**Dataset excerpt**
※ ※ ※

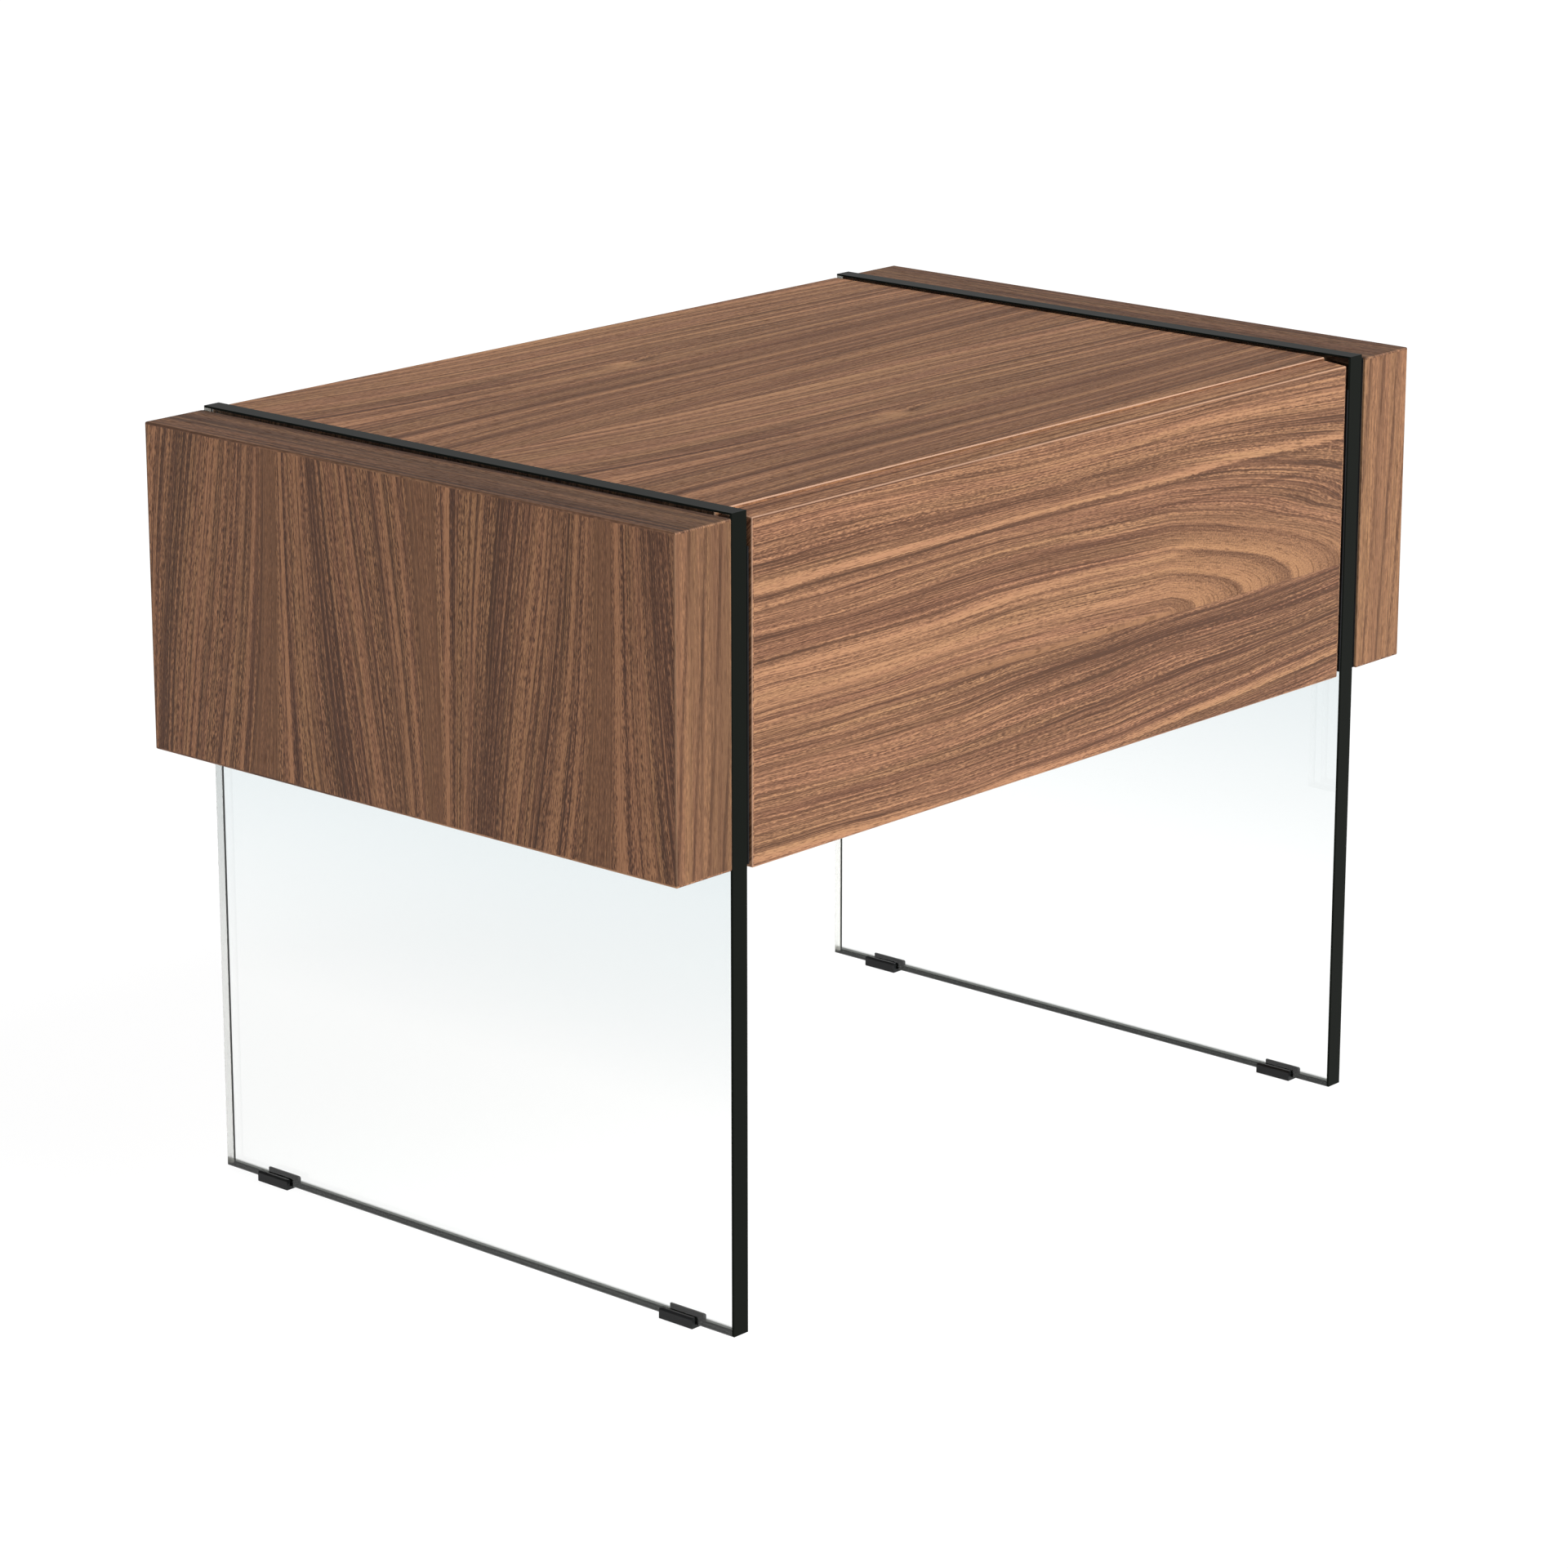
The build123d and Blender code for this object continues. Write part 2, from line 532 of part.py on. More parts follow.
# ---------------------------------------------------------------- drawer
BOX_SCREW_LENGTH = 10.5
FRONT_SCREW_LENGTH = 25.0
FRONT_SCREW_XS = (-150.0, 150.0)
FRONT_SCREW_LOW = 32.0  # above the drawer box's underside
FRONT_SCREW_HIGH = 26.0  # below its top
FRONT_SCREW_ZS = (BOX_BOTTOM + FRONT_SCREW_LOW, BOX_TOP - FRONT_SCREW_HIGH)
FRONT_SCREW_PLACES = [(x, BOX_FRONT + BOX_BOARD, z) for x in FRONT_SCREW_XS for z in FRONT_SCREW_ZS]
FRONT_SCREW_HOLE_R = 2.2
BOX_DOWEL_LOW = 28.0
BOX_DOWEL_HIGH = 20.0
BOX_DOWEL_IN_END = 12.0
BOX_DOWEL_IN_SIDE = 8.0
BOX_DOWEL_ZS = (BOX_BOTTOM + BOX_DOWEL_LOW, BOX_TOP - BOX_DOWEL_HIGH)
BOX_DOWEL_YS = (BOX_FRONT + BOX_BOARD / 2, BOX_BACK - BOX_BOARD / 2)


def box_dowels():
    dowels = []
    for _, sign in SIDES:
        near, far = side_x(sign, BOX_INNER - BOX_DOWEL_IN_END, BOX_INNER + BOX_DOWEL_IN_SIDE)
        for y in BOX_DOWEL_YS:
            dowels += [rod((near, y, z), (far, y, z), BOX_DOWEL_R) for z in BOX_DOWEL_ZS]
    return dowels


def drawer_floor():
    reach = GROOVE_DEPTH - FLOOR_PLAY
    x = BOX_INNER + reach
    y = (BOX_FRONT + BOX_BOARD - reach, BOX_BACK - BOX_BOARD + reach)
    return board((-x, x), y, (FLOOR_Z, FLOOR_Z + FLOOR_THICK))


def floor_groove():
    x = BOX_INNER + GROOVE_DEPTH
    y = (BOX_FRONT + BOX_BOARD - GROOVE_DEPTH, BOX_BACK - BOX_BOARD + GROOVE_DEPTH)
    return board((-x, x), y, (FLOOR_Z - GROOVE_PLAY, FLOOR_Z + FLOOR_THICK + GROOVE_PLAY))


def eased_top(panel, radius):
    """Rounds the long top edges of a drawer box board."""
    top = panel.faces().sort_by(Axis.Z)[-1]
    longest = top.edges().sort_by(SortBy.LENGTH)[-2:]
    return fillet(longest, radius)


def drawer_side(sign):
    panel = board(side_x(sign, BOX_INNER, BOX_OUTER), (BOX_FRONT, BOX_BACK), (BOX_BOTTOM, BOX_TOP))
    panel = eased_top(panel, BOX_TOP_ROUND)
    panel = cut(panel, [floor_groove()] + box_dowels())
    depth = BOX_SCREW_LENGTH - SHEET
    places = drawer_screw_places(sign)
    return cut(panel, [pan_hole(place, (-sign, 0, 0), depth, PAN_SCREW_R) for place in places])


def drawer_cross_board(y):
    panel = board((-BOX_INNER, BOX_INNER), y, (BOX_BOTTOM, BOX_TOP))
    panel = eased_top(panel, BOX_TOP_ROUND)
    return cut(panel, [floor_groove()] + box_dowels())


def drawer_inner_front():
    panel = drawer_cross_board((BOX_FRONT, BOX_FRONT + BOX_BOARD))
    holes = [pan_hole(place, (0, -1, 0), BOX_BOARD, FRONT_SCREW_HOLE_R) for place in FRONT_SCREW_PLACES]
    return cut(panel, holes)


def drawer_front_pieces():
    """The veneered front and the four strips that edge it."""
    half = GLASS_INNER - FRONT_SIDE_GAP
    front, back = DRAWER_FACE, DRAWER_FACE_BACK
    low, high = WOOD_BOTTOM - FRONT_DROP, WOOD_TOP - FRONT_DROP
    outline = Plane.YZ * Polyline(
        (front, low),
        (back - GRIP_BEVEL, low),
        (back, low + GRIP_BEVEL),
        (back, high + FRONT_TOP_SLOPE),
        (front, high),
        close=True,
    )
    whole = softened(extrude(make_face(outline), half, both=True), ARRIS)
    screws = [
        pan_hole((x, back, z), (0, -1, 0), FRONT_SCREW_LENGTH - BOX_BOARD, PAN_SCREW_R)
        for x, _, z in FRONT_SCREW_PLACES
    ]
    inner_x, inner_z = half - EDGING, (low + EDGING, high - EDGING)
    all_x, all_y = (-half - PAST, half + PAST), (front - PAST, back + PAST)
    strips = [
        whole & board(all_x, all_y, (inner_z[1], high + FRONT_TOP_SLOPE + PAST)),
        whole & board(all_x, all_y, (low - PAST, inner_z[0])),
        whole & board((-half - PAST, -inner_x), all_y, inner_z),
        whole & board((inner_x, half + PAST), all_y, inner_z),
    ]
    return {
        "drawer_front": [cut(whole & board((-inner_x, inner_x), all_y, inner_z), screws)],
        "drawer_front_edging": strips,
    }


# ---------------------------------------------------------------- write all nodes
def save_glass_legs(side, sign):
    save(f"{side}_glass_panel", glass_panel(sign))
    save(f"{side}_front_shoe", shoe(sign, FRONT_Y + SHOE_CENTRE))
    save(f"{side}_back_shoe", shoe(sign, BACK_Y - SHOE_CENTRE))
    y = (GLASS_FRONT + GASKET_MARGIN, BACK_Y - GASKET_MARGIN)
    low = WOOD_BOTTOM + GASKET_MARGIN
    block_z, case_z = (low, WOOD_TOP - GASKET_MARGIN), (low, TOP_UNDERSIDE - GASKET_MARGIN)
    save(f"{side}_outer_gasket", gasket(sign, GLASS_OUTER, BLOCK_INNER, y, block_z))
    save(f"{side}_inner_gasket", gasket(sign, CASE_OUTER, GLASS_INNER, y, case_z))


def save_slide(side, sign):
    save(f"{side}_cabinet_rail", cabinet_rail(sign))
    save(f"{side}_middle_rail", middle_rail(sign))
    save(f"{side}_drawer_rail", drawer_rail(sign))
    outer_row = (OUTER_BALL_A, OUTER_BALL_Z)
    inner_row = (INNER_BALL_A, INNER_BALL_Z)
    save(f"{side}_outer_ball_cage", ball_cage(sign, OUTER_CAGE_A, *outer_row))
    save(f"{side}_outer_balls", *balls(sign, *outer_row))
    save(f"{side}_inner_ball_cage", ball_cage(sign, INNER_CAGE_A, *inner_row))
    save(f"{side}_inner_balls", *balls(sign, *inner_row))


def save_fasteners():
    places = [(sign, y, z) for _, sign in SIDES for y, z in BOLT_PLACES]
    save("leg_bolts", *[connector_bolt(*place) for place in places])
    save("glass_bushes", *[glass_bush(*place) for place in places])
    save("threaded_inserts", *[threaded_insert(*place) for place in places])
    save("case_dowels", *case_dowels())
    save("drawer_box_dowels", *box_dowels())
    save("drawer_bumpers", *[bumper(*place) for place in BUMPER_PLACES])
    case_screws, box_screws = [], []
    for _, sign in SIDES:
        case_screws += [countersunk_screw(sign, *place) for place in cabinet_screw_places(sign)]
        for x, y, z in drawer_screw_places(sign):
            box_screws.append(pan_screw((x + sign * SHEET, y, z), (-sign, 0, 0), BOX_SCREW_LENGTH))
    save("cabinet_rail_screws", *case_screws)
    save("drawer_rail_screws", *box_screws)
    front_screws = [pan_screw(place, (0, -1, 0), FRONT_SCREW_LENGTH) for place in FRONT_SCREW_PLACES]
    save("drawer_front_screws", *front_screws)


def main():
    os.makedirs("parts", exist_ok=True)
    for side, sign in SIDES:
        save_glass_legs(side, sign)
        for name, shapes in block_pieces(sign).items():
            save(f"{side}_{name}", *shapes)
        save(f"{side}_case_side", case_side(sign))
        save_slide(side, sign)
        save(f"{side}_drawer_side", drawer_side(sign))
    for name, shapes in {**top_pieces(), **drawer_front_pieces()}.items():
        save(name, *shapes)
    save("case_bottom", case_bottom())
    save("case_back", case_back())
    save("drawer_box_front", drawer_inner_front())
    save("drawer_box_back", drawer_cross_board((BOX_BACK - BOX_BOARD, BOX_BACK)))
    save("drawer_floor", drawer_floor())
    save_fasteners()


main()
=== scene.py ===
import bpy
import math
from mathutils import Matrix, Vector


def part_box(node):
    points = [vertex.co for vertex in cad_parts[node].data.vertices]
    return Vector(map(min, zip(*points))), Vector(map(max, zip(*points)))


# Looks for a side table: walnut veneer on a case and two side blocks, carried
# by two clear glass sheets. The CAD shapes are right as they are, so every node
# keeps its mesh and only gets its material here.

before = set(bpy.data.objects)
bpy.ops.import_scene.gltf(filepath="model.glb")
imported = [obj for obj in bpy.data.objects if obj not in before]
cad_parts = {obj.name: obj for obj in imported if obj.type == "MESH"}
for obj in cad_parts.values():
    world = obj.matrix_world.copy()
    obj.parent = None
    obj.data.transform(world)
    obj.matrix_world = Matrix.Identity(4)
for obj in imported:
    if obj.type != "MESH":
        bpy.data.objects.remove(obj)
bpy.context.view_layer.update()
MM = 1000.0  # millimetres in a metre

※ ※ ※

**Direction**
The required output is an exact reproduction of the lines starting at the one that contains "- BOX_BOARD, BOX_BACK)))" and ending at the one that contains "obj.data.transform(world)". Both boundary lines belong to it.

**Written response**
    save("drawer_box_back", drawer_cross_board((BOX_BACK - BOX_BOARD, BOX_BACK)))
    save("drawer_floor", drawer_floor())
    save_fasteners()


main()
=== scene.py ===
import bpy
import math
from mathutils import Matrix, Vector


def part_box(node):
    points = [vertex.co for vertex in cad_parts[node].data.vertices]
    return Vector(map(min, zip(*points))), Vector(map(max, zip(*points)))


# Looks for a side table: walnut veneer on a case and two side blocks, carried
# by two clear glass sheets. The CAD shapes are right as they are, so every node
# keeps its mesh and only gets its material here.

before = set(bpy.data.objects)
bpy.ops.import_scene.gltf(filepath="model.glb")
imported = [obj for obj in bpy.data.objects if obj not in before]
cad_parts = {obj.name: obj for obj in imported if obj.type == "MESH"}
for obj in cad_parts.values():
    world = obj.matrix_world.copy()
    obj.parent = None
    obj.data.transform(world)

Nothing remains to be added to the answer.